Łykałam przez jakieś miesiąc, owszem był ruch i dieta, ale super efektów nie było. Teraz nie łykam ich w ogóle, bo najzwyczajniej w świecie zapominam, ale mam więcej ruchu, dużo więcej i waga leci... Więc wg mnie, może faktycznie pomagają ale be nich też się da obejść
Nie słyszałam jeszcze o diecie która by szkodziła i negatywnie wpłynęła na organizm. Poczytaj na SPAM wiadomości o dietach co powinny zawierać a czego unikać i nie wciskaj ludzią kitu.
Ostatnio edytowano 16 maja 2014, o 09:25 przez Jamelia, łącznie edytowano 1 raz
Powód:SPAM
Czasami wystarczy tylko wpaść w odpowiedni wir pracy i zrezygnować z niektórych przekąsek- a waga sama spadnie. Najwięcej zrzuciłam z wagi jak zakładałam swoją działalność. Czas na załatwianie i praca związana z tym wszystkim okazała się dla mnie masakrycznie wyczerpująca- w efekcie chudłam. Teraz czekam tylko na regały ,które zamówiłam na SPAM i koniec katorgi. Ale mam nadzieję, że waga mi zostanie
Ostatnio edytowano 3 lip 2014, o 16:09 przez Hadassa, łącznie edytowano 1 raz
Powód:SPAM
Każdy może się przekonać do ruchu, skoro i ja to zrobiłam. Zmieniłam wagę diametralnie, powróciłam do normalności, wyglądam tak jak chciałam. Nie sądziłam, że efekty będą aż takie, ale są. A sam ruch nie tylko poprawia wagę, zmienia również szereg innych kwestii i sprawia, że człowiekowi chce się żyć.

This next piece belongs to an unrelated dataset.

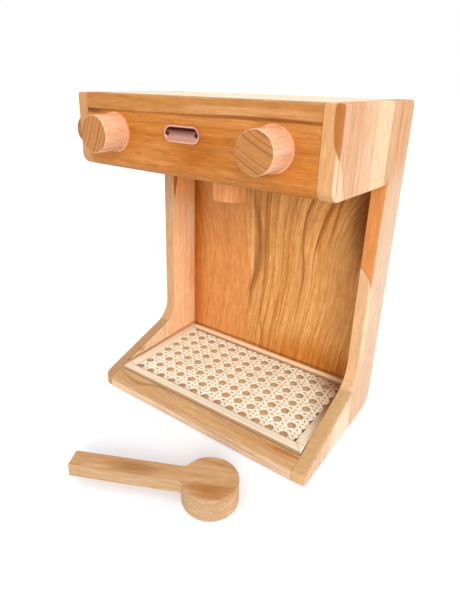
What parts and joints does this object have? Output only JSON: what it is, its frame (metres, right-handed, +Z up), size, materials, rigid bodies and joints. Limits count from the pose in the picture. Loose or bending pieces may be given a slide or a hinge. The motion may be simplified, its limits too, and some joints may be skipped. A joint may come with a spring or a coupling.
{
  "type": "toy coffee maker",
  "caption": "Child's wooden coffee maker: C-shaped teak case with turning knobs, a lift-out cane drip tray, a fixed group head and a loose wooden portafilter.",
  "frame": {"origin": "centre of the case's underside, on the surface that it stands on", "axes": "+X to the right seen from the front, +Y from the front to the back, +Z up"},
  "size_m": [0.273, 0.2631, 0.305],
  "materials": {
    "teak_side": "sanded and oiled",
    "teak_pale_stave": "sanded and oiled",
    "teak_fascia": "sanded and oiled",
    "teak_base": "sanded and oiled",
    "teak_back": "sanded and oiled",
    "teak_top": "sanded and oiled",
    "teak_turned": "turned and oiled",
    "hardwood_dowel": "plain dowel",
    "tray_wood": "planed, unfinished",
    "cane": "woven rattan cane, natural",
    "copper_plate": "polished copper",
    "dark_steel": "blackened steel",
    "bright_steel": "nickel plated",
    "teak_portafilter": "sanded and oiled"
  },
  "bodies": {
    "cabinet": {"left_head_front_stave": "teak_side", "left_head_middle_stave": "teak_pale_stave", "left_base_front_stave": "teak_side", "left_base_middle_stave": "teak_pale_stave", "left_column_stave": "teak_side", "right_head_front_stave": "teak_side", "right_head_middle_stave": "teak_pale_stave", "right_base_front_stave": "teak_side", "right_base_middle_stave": "teak_pale_stave", "right_column_stave": "teak_side", "fascia": "teak_fascia", "top_board": "teak_top", "head_floor": "teak_top", "base_board": "teak_base", "front_rail": "teak_base", "back_panel": "teak_back", "badge_plate": "copper_plate", "badge_nails": "dark_steel", "group_head": "teak_turned", "group_head_magnet": "bright_steel", "group_head_screw": "bright_steel", "case_dowels": "hardwood_dowel", "back_brads": "dark_steel"},
    "tray": {"tray_front_rail": "tray_wood", "tray_right_rail": "tray_wood", "tray_back_rail": "tray_wood", "tray_left_rail": "tray_wood", "cane_beads": "tray_wood", "cane_webbing": "cane"},
    "portafilter": {"portafilter": "teak_portafilter", "portafilter_magnet": "bright_steel"},
    "front_left_knob": {"front_left_knob": "teak_turned", "front_left_knob_washer": "teak_turned", "front_left_knob_axle": "hardwood_dowel", "front_left_knob_retainer": "hardwood_dowel"},
    "front_right_knob": {"front_right_knob": "teak_turned", "front_right_knob_washer": "teak_turned", "front_right_knob_axle": "hardwood_dowel", "front_right_knob_retainer": "hardwood_dowel"},
    "side_knob": {"side_knob": "teak_turned", "side_knob_washer": "teak_turned", "side_knob_axle": "hardwood_dowel", "side_knob_retainer": "hardwood_dowel"}
  },
  "joints": [
    {"name": "front_left_knob_turn", "type": "hinge", "parent": "cabinet", "child": "front_left_knob", "pos_m": [-0.077, -0.076, 0.274], "axis": [0, -1, 0], "continuous": true},
    {"name": "front_right_knob_turn", "type": "hinge", "parent": "cabinet", "child": "front_right_knob", "pos_m": [0.077, -0.076, 0.274], "axis": [0, -1, 0], "continuous": true},
    {"name": "side_knob_turn", "type": "hinge", "parent": "cabinet", "child": "side_knob", "pos_m": [-0.124, -0.0455, 0.2705], "axis": [-1, 0, 0], "continuous": true},
    {"name": "tray_lift", "type": "slide", "parent": "cabinet", "child": "tray", "axis": [0, 0, 1], "range_m": [0, 0.12]},
    {"name": "portafilter_lift", "type": "slide", "parent": "cabinet", "child": "portafilter", "axis": [0, 0, 1], "range_m": [0, 0.31]}
  ]
}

Wejdź na stronę ,,być idealną'' i poszukaj wyzwania 30dniowego z Mel B też byłam takim leniem( a moze dalej jestem ) ale to wyzwanie nauczyło mnie czegoś, i z Mel b ćwiczy się cudownie!

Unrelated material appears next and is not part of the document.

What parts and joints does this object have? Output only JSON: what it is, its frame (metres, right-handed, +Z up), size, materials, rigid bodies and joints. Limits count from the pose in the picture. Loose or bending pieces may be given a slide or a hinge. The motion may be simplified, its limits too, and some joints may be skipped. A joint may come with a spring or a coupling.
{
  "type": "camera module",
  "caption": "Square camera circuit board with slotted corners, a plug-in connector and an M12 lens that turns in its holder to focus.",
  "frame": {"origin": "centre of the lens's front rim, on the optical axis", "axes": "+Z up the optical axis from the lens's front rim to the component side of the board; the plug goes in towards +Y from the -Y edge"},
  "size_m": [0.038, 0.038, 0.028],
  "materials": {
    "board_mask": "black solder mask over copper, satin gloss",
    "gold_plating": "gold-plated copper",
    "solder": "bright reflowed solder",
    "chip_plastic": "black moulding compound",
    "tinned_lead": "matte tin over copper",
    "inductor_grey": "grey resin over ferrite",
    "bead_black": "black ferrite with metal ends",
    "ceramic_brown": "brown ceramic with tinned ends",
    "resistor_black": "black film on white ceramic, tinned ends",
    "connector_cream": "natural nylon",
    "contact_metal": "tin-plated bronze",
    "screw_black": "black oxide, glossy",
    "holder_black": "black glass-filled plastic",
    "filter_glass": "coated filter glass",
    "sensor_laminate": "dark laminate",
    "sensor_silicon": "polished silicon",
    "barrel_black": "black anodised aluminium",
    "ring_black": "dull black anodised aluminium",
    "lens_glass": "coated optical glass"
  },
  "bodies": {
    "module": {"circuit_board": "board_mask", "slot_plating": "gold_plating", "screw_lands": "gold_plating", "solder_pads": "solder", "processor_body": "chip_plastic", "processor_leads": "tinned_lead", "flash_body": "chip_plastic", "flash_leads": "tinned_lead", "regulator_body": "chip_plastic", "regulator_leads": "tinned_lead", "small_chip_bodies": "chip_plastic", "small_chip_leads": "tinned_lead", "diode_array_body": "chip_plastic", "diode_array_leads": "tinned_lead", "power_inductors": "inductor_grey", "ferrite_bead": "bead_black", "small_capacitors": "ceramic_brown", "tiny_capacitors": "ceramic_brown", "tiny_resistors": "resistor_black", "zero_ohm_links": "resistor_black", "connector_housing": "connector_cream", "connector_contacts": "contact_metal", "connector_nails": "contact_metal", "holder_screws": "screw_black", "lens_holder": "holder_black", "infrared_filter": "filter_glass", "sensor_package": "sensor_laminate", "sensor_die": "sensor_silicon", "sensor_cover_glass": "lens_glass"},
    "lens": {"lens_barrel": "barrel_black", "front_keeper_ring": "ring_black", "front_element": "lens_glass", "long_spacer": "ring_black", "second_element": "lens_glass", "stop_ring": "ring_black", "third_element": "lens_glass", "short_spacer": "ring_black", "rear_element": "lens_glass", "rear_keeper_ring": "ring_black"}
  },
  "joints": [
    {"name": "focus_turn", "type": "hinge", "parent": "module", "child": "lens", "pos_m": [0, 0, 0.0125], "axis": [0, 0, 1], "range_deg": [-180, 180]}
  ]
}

O i koleżanka powyżej powiedziała mądrze. Po co piszesz, że chcesz ćwiczyć, skoro widać, że i tak Ci się nie chce. Z takim nastawieniem nigdy nie poćwiczysz. Więc odpuść sobie. Albo się bierzesz do pracy albo nie. Jeśli już się zdecydujesz, to znajdź jakiś dobry poradnik z ćwiczeniami. Ja zaczynałam od tego i motywowało mnie to. Powo i zastanów się.
Nie ma ćwiczeń dla leniwych. Złą wiadomością pewnie jest to, ze aby osiągnąć coś za pomocą ćwiczeń to trzeba faktycznie się ruszać i działać. Siedzenie i myślenie o ćwiczeniach albo myślenie jak się od nich wymigać nie dadzą żadnego efektu prócz zmarnowanego czasu i poczucia, że w tym czasie można było wykonać kilka serii ćwiczeń i być do przodu z ćwiczeniami. Jeśli jesteś leniwa to małymi krokami musisz zmuszać się do ćwiczeń. Na początku krótkie serie ćwiczeń, a z czasem coraz więcej. Jak się już przyzwyczaisz to sama z siebie będziesz chciała ruchu, nie będzie to dla Ciebie żaden przymus.